Rochester Institute of Technology’s Premedical Student Association invites visitors to the Imagine RIT: Innovation and Creativity Festival on May 2 to play “The Adventure of the Immune System,” a game of good health for all ages.

“We decided to focus on the immune system because it is such a unique and specialized part of the human body,” said Kayla Malchoff, a fourth-year biomedical science student from North Rose-Wolcott, N.Y., and president of the RIT Premedical Student Association. “The body’s immune system is always working to try to keep our bodies safe from dangerous microbes.”

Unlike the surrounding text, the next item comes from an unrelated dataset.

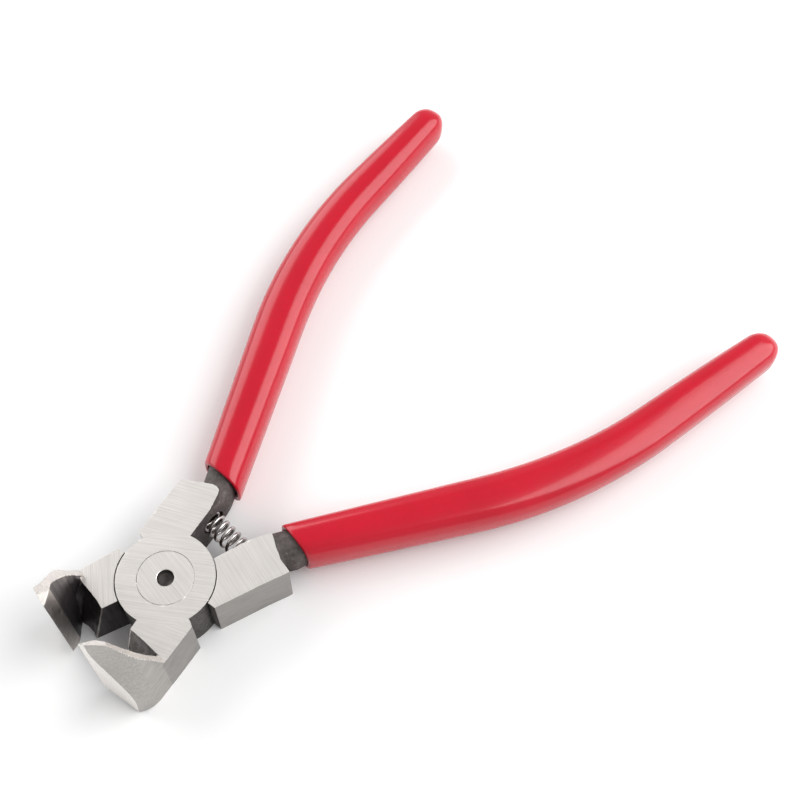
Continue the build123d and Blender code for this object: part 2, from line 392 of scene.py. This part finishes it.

The game casts the participants as doctors who must diagnose their way back to health and defeat evil pathogens threatening to harm their immune systems. Through the three stages of the game, visitors will learn how pathogens weaken the immune system, how the body’s defenses fight diseases and how healthy choices can help prevent illness.

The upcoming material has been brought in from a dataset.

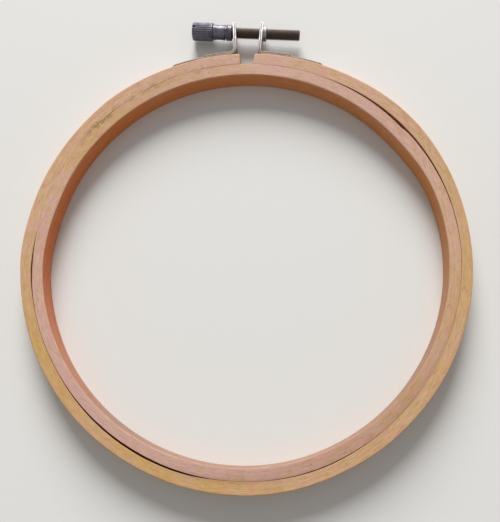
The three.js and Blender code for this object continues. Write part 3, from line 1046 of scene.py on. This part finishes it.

Visitors will spin the wheel of fate at table No. 1 in the Gordon Field House to begin the game with one of five pathogens—flu, common cold, food poisoning, pneumonia or tetanus. Healthy choices made at table No. 2 win participants an arsenal of antibodies to throw at students designated as pathogens and beat the disease. The game ends at table No. 3, where visitors will learn how to prevent catching the illnesses in the game.

“I think this exhibit will be very educational and help kids start to understand how the body is able to fend for itself without the use of antibiotics, considering current worries about antibiotic resistance,” Malchoff said. “We have questions set up like, ‘Which is better to aid your immune system—cake, burgers, or fruits and vegetables?’ We’ll ask simple questions to help reinforce that people should be eating healthy to keep the immune system working hard.”

RIT’s Premedical Student Association is a large club, with 30 active members and more than 200 people on the email distribution list, Malchoff noted. In addition to Malchoff, other PSA students who contributed to the exhibit include Jacob Scott, Rebecca Wilhelm, John Bennison, Zohal Tawakali, Delanie Kneeland, Elise Grzeskiewicz, Natalie Walters, Jrew Simmons, Logan Adamczak, James Bice, Abbey Siulinski, William Marmor, Danielle Kindron, Madison Rose, Alyssa Ratajczak, Lindsay Smith, Kyle Burke, Brittany Blanchard-Collier, Megan Bolger, Sarah Clayton, Rachel Rabenn, Lily Trabold, Emmanuel Perrodin-Njoku, Than Oo, Rosemary Carter, Karnan Rajkumar and Anthony Hanna.